─── Dataset rows ───

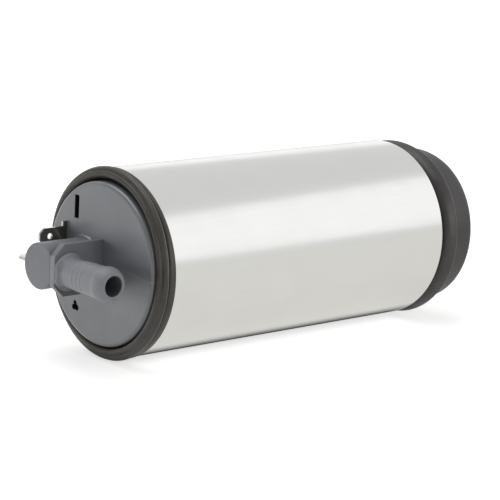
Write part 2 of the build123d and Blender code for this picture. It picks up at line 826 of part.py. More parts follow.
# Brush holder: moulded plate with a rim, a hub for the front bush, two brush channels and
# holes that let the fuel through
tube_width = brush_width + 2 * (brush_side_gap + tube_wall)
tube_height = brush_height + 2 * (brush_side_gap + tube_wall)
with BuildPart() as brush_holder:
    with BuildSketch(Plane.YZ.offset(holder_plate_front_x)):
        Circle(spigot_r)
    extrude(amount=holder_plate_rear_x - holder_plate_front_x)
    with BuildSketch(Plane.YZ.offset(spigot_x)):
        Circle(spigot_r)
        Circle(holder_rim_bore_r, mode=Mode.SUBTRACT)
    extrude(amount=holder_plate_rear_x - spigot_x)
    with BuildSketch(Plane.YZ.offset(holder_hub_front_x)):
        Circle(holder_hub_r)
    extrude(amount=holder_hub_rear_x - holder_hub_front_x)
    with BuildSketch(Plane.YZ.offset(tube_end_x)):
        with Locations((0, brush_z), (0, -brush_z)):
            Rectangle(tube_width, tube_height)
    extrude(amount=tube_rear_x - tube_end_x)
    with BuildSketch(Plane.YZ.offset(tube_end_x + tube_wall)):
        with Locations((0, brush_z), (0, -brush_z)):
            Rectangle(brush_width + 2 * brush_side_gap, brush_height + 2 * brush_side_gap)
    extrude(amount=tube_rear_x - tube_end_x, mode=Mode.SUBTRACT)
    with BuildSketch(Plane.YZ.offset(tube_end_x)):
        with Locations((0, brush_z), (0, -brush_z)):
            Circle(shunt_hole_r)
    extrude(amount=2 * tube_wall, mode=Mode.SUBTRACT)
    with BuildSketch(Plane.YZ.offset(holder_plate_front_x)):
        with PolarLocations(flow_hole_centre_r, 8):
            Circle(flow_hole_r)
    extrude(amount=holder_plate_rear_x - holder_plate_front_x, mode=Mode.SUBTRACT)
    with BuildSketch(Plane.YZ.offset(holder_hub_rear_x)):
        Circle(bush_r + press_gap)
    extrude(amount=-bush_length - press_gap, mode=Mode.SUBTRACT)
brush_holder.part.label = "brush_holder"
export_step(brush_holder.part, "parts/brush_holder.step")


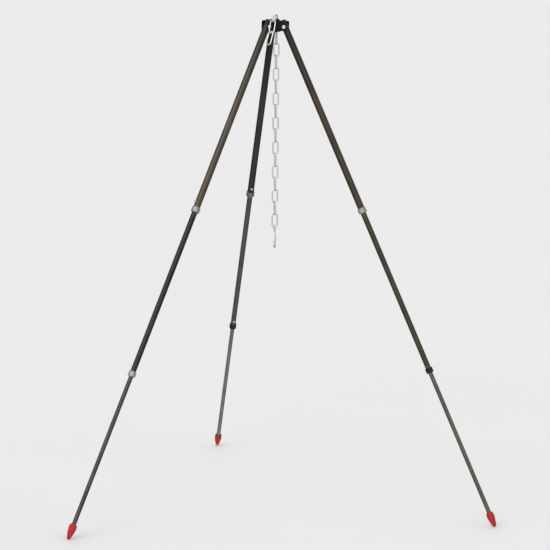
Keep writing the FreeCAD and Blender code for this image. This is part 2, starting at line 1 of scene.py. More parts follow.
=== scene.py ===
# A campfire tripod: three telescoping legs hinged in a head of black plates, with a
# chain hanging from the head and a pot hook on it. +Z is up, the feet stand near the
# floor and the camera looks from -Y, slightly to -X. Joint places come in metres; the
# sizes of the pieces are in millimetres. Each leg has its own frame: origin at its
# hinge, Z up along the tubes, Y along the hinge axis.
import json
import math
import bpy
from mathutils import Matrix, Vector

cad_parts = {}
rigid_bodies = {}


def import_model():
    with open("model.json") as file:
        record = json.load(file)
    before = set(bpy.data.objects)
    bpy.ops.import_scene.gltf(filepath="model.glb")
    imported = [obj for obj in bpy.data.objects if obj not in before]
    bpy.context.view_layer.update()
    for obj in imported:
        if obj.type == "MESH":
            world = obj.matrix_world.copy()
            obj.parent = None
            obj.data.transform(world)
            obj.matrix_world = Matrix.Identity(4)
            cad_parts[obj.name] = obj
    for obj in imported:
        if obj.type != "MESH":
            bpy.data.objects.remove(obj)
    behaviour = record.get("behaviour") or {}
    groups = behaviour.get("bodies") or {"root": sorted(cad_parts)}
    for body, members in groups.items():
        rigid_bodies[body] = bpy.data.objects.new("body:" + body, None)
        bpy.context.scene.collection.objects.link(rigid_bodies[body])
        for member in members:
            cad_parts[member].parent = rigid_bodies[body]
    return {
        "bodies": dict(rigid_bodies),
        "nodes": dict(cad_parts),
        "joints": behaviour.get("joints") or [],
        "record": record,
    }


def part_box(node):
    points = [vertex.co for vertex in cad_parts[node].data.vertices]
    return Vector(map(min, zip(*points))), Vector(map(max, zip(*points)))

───

**Direction:** Restate each record exactly as written.

**Correct output:**
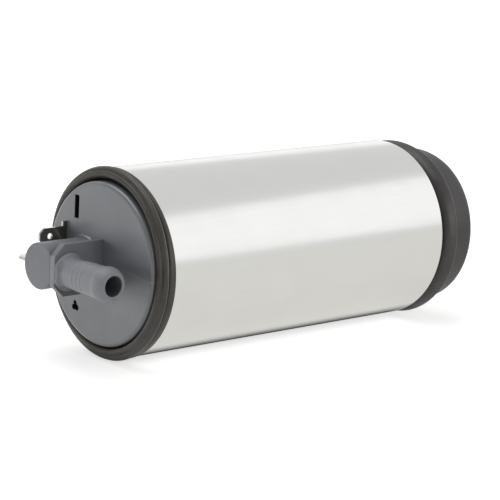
Write part 2 of the build123d and Blender code for this picture. It picks up at line 826 of part.py. More parts follow.
# Brush holder: moulded plate with a rim, a hub for the front bush, two brush channels and
# holes that let the fuel through
tube_width = brush_width + 2 * (brush_side_gap + tube_wall)
tube_height = brush_height + 2 * (brush_side_gap + tube_wall)
with BuildPart() as brush_holder:
    with BuildSketch(Plane.YZ.offset(holder_plate_front_x)):
        Circle(spigot_r)
    extrude(amount=holder_plate_rear_x - holder_plate_front_x)
    with BuildSketch(Plane.YZ.offset(spigot_x)):
        Circle(spigot_r)
        Circle(holder_rim_bore_r, mode=Mode.SUBTRACT)
    extrude(amount=holder_plate_rear_x - spigot_x)
    with BuildSketch(Plane.YZ.offset(holder_hub_front_x)):
        Circle(holder_hub_r)
    extrude(amount=holder_hub_rear_x - holder_hub_front_x)
    with BuildSketch(Plane.YZ.offset(tube_end_x)):
        with Locations((0, brush_z), (0, -brush_z)):
            Rectangle(tube_width, tube_height)
    extrude(amount=tube_rear_x - tube_end_x)
    with BuildSketch(Plane.YZ.offset(tube_end_x + tube_wall)):
        with Locations((0, brush_z), (0, -brush_z)):
            Rectangle(brush_width + 2 * brush_side_gap, brush_height + 2 * brush_side_gap)
    extrude(amount=tube_rear_x - tube_end_x, mode=Mode.SUBTRACT)
    with BuildSketch(Plane.YZ.offset(tube_end_x)):
        with Locations((0, brush_z), (0, -brush_z)):
            Circle(shunt_hole_r)
    extrude(amount=2 * tube_wall, mode=Mode.SUBTRACT)
    with BuildSketch(Plane.YZ.offset(holder_plate_front_x)):
        with PolarLocations(flow_hole_centre_r, 8):
            Circle(flow_hole_r)
    extrude(amount=holder_plate_rear_x - holder_plate_front_x, mode=Mode.SUBTRACT)
    with BuildSketch(Plane.YZ.offset(holder_hub_rear_x)):
        Circle(bush_r + press_gap)
    extrude(amount=-bush_length - press_gap, mode=Mode.SUBTRACT)
brush_holder.part.label = "brush_holder"
export_step(brush_holder.part, "parts/brush_holder.step")


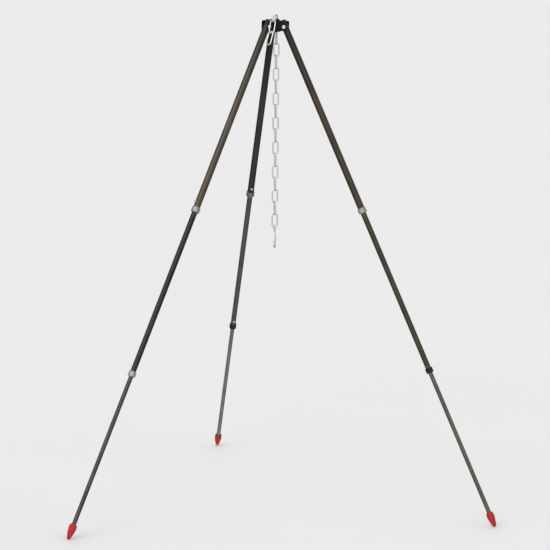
Keep writing the FreeCAD and Blender code for this image. This is part 2, starting at line 1 of scene.py. More parts follow.
=== scene.py ===
# A campfire tripod: three telescoping legs hinged in a head of black plates, with a
# chain hanging from the head and a pot hook on it. +Z is up, the feet stand near the
# floor and the camera looks from -Y, slightly to -X. Joint places come in metres; the
# sizes of the pieces are in millimetres. Each leg has its own frame: origin at its
# hinge, Z up along the tubes, Y along the hinge axis.
import json
import math
import bpy
from mathutils import Matrix, Vector

cad_parts = {}
rigid_bodies = {}


def import_model():
    with open("model.json") as file:
        record = json.load(file)
    before = set(bpy.data.objects)
    bpy.ops.import_scene.gltf(filepath="model.glb")
    imported = [obj for obj in bpy.data.objects if obj not in before]
    bpy.context.view_layer.update()
    for obj in imported:
        if obj.type == "MESH":
            world = obj.matrix_world.copy()
            obj.parent = None
            obj.data.transform(world)
            obj.matrix_world = Matrix.Identity(4)
            cad_parts[obj.name] = obj
    for obj in imported:
        if obj.type != "MESH":
            bpy.data.objects.remove(obj)
    behaviour = record.get("behaviour") or {}
    groups = behaviour.get("bodies") or {"root": sorted(cad_parts)}
    for body, members in groups.items():
        rigid_bodies[body] = bpy.data.objects.new("body:" + body, None)
        bpy.context.scene.collection.objects.link(rigid_bodies[body])
        for member in members:
            cad_parts[member].parent = rigid_bodies[body]
    return {
        "bodies": dict(rigid_bodies),
        "nodes": dict(cad_parts),
        "joints": behaviour.get("joints") or [],
        "record": record,
    }


def part_box(node):
    points = [vertex.co for vertex in cad_parts[node].data.vertices]
    return Vector(map(min, zip(*points))), Vector(map(max, zip(*points)))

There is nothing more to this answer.